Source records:
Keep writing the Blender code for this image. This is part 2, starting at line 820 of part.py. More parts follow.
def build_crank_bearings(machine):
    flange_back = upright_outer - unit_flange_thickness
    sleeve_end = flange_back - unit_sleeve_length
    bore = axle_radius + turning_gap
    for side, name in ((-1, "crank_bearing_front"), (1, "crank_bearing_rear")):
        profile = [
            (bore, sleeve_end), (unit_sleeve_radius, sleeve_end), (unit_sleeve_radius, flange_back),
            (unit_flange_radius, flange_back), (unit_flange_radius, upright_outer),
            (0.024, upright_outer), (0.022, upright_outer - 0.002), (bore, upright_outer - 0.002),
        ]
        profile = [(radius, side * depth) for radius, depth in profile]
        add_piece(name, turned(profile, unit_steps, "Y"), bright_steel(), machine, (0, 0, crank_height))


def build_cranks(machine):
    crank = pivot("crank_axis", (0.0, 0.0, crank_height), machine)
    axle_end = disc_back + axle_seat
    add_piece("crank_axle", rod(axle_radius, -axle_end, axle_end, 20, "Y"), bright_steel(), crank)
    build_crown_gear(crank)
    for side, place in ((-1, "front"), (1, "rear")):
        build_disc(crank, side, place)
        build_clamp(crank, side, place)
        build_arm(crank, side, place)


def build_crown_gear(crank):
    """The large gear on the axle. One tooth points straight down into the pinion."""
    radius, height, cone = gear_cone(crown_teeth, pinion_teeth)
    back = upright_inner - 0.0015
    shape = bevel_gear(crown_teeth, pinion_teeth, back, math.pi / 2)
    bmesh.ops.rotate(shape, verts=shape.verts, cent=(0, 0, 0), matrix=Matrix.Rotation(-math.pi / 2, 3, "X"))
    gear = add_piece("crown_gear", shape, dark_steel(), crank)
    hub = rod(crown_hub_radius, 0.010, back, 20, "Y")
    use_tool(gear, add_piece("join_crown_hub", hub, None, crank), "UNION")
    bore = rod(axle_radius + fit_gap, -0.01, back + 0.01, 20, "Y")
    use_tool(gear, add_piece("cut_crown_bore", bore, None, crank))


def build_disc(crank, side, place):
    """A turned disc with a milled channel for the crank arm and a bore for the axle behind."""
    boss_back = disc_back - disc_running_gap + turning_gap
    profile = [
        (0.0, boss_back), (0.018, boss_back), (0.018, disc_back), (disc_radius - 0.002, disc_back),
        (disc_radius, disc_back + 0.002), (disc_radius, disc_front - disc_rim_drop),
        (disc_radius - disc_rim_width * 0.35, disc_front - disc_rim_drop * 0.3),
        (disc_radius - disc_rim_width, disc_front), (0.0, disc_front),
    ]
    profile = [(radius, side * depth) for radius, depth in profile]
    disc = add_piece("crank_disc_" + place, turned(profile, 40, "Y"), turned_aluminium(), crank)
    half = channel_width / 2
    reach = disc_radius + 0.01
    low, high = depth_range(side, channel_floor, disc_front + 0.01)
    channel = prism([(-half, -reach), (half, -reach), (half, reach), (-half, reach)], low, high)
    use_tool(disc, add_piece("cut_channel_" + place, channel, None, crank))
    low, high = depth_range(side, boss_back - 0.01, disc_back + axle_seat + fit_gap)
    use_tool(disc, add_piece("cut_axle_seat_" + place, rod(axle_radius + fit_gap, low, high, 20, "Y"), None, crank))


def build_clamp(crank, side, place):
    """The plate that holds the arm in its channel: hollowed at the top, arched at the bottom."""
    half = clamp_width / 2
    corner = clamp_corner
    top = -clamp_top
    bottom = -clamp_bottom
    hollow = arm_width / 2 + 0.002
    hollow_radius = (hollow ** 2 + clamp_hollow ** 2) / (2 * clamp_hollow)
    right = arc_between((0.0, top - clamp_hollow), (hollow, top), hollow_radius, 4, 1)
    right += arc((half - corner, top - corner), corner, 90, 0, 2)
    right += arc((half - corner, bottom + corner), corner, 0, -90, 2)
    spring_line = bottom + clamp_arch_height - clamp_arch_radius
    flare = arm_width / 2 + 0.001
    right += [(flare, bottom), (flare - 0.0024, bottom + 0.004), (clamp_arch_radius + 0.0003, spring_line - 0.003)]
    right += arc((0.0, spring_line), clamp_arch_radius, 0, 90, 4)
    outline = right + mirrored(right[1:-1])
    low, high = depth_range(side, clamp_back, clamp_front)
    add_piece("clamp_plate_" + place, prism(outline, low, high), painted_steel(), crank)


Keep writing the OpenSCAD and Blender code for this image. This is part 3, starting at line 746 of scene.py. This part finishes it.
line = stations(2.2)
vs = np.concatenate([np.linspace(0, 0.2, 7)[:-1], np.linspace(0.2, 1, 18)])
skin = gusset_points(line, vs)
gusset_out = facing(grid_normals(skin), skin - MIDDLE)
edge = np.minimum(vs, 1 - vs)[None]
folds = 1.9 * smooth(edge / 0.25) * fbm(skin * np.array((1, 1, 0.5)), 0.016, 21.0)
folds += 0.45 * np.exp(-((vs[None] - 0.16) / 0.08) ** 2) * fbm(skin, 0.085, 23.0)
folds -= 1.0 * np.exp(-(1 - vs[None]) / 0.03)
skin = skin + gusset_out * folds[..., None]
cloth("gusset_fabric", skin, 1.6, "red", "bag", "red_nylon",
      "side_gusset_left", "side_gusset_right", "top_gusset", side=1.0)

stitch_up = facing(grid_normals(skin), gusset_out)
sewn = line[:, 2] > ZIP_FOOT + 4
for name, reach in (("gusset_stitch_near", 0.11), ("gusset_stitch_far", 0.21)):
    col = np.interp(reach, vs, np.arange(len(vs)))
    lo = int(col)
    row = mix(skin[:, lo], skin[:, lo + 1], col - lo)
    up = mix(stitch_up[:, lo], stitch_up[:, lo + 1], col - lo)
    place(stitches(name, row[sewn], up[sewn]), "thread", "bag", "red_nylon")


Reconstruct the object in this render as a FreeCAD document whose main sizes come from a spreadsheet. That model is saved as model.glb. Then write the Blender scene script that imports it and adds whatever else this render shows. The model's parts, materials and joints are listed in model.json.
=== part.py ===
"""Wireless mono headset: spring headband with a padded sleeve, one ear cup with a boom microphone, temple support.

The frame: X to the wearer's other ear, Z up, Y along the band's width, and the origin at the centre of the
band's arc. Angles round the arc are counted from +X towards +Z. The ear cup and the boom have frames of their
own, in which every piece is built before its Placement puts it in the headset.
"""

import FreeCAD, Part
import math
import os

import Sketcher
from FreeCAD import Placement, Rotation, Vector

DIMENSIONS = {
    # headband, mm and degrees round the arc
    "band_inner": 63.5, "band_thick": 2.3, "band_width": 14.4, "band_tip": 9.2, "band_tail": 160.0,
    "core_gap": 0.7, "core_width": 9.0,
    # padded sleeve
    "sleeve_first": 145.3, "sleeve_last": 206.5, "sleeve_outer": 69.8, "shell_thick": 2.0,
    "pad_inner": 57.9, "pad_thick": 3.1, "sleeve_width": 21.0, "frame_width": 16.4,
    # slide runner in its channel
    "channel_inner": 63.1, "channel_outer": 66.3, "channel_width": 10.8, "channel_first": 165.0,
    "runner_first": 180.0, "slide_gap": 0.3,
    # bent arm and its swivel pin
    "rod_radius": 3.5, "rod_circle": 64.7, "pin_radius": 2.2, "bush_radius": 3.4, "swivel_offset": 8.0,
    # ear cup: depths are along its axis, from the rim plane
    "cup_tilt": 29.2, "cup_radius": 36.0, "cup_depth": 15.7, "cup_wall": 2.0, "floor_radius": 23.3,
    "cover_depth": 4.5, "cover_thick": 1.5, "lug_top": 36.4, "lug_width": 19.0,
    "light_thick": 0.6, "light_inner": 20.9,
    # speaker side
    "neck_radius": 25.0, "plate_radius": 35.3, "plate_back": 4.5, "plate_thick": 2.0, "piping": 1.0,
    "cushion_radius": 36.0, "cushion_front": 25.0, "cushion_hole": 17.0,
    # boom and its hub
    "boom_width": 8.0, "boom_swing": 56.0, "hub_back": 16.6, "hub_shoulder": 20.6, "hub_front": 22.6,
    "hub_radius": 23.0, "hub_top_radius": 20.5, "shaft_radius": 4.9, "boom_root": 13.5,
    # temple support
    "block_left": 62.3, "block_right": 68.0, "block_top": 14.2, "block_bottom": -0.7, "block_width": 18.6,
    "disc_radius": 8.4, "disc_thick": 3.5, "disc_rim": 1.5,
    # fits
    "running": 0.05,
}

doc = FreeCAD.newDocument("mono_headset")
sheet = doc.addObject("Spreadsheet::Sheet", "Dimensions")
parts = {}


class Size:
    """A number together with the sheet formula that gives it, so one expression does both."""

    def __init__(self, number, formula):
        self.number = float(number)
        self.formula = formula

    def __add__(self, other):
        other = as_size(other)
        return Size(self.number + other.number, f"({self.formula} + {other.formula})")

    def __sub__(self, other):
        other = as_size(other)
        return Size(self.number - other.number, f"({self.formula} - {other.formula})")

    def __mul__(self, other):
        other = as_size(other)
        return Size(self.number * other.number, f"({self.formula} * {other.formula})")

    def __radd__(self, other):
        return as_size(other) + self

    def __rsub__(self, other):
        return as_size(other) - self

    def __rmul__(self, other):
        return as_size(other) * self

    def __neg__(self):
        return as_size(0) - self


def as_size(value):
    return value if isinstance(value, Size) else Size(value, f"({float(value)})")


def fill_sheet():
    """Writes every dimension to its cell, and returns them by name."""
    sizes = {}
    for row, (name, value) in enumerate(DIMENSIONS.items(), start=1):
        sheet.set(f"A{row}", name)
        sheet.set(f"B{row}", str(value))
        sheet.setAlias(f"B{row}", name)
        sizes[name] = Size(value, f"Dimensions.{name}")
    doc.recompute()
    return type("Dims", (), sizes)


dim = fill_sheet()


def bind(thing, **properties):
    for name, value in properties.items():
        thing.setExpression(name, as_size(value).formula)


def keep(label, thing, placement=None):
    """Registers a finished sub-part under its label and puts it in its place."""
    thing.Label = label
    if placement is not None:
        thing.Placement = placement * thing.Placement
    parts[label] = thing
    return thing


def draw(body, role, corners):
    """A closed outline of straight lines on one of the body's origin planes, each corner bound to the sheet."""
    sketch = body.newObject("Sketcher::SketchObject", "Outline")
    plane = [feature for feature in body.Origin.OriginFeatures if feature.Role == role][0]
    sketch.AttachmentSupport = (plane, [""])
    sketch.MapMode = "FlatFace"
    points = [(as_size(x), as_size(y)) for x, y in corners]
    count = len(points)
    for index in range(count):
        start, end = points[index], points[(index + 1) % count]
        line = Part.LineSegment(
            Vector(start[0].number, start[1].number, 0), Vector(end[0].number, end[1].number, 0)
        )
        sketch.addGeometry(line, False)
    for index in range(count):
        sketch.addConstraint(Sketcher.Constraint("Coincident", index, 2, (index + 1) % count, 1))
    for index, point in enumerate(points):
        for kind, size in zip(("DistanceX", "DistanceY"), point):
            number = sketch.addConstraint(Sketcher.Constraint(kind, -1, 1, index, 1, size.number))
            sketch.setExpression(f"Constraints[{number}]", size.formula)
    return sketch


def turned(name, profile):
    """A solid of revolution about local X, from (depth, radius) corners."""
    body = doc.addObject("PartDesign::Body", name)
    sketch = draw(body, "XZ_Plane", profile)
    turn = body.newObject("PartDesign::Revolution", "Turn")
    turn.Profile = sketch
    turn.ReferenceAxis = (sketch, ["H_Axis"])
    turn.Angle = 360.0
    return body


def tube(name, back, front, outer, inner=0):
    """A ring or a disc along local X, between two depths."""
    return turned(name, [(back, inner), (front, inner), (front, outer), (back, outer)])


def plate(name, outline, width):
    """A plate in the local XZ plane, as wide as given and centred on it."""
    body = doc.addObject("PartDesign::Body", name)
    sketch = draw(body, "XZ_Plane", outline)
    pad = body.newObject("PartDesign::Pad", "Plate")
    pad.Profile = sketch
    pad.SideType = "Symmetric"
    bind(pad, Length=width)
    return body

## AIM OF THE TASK
Return nothing but the lines from the first line of the listing through the line with "(0, 0, crank_height))", please, keeping every one of them unchanged.

## TASK OUTPUT
Keep writing the Blender code for this image. This is part 2, starting at line 820 of part.py. More parts follow.
def build_crank_bearings(machine):
    flange_back = upright_outer - unit_flange_thickness
    sleeve_end = flange_back - unit_sleeve_length
    bore = axle_radius + turning_gap
    for side, name in ((-1, "crank_bearing_front"), (1, "crank_bearing_rear")):
        profile = [
            (bore, sleeve_end), (unit_sleeve_radius, sleeve_end), (unit_sleeve_radius, flange_back),
            (unit_flange_radius, flange_back), (unit_flange_radius, upright_outer),
            (0.024, upright_outer), (0.022, upright_outer - 0.002), (bore, upright_outer - 0.002),
        ]
        profile = [(radius, side * depth) for radius, depth in profile]
        add_piece(name, turned(profile, unit_steps, "Y"), bright_steel(), machine, (0, 0, crank_height))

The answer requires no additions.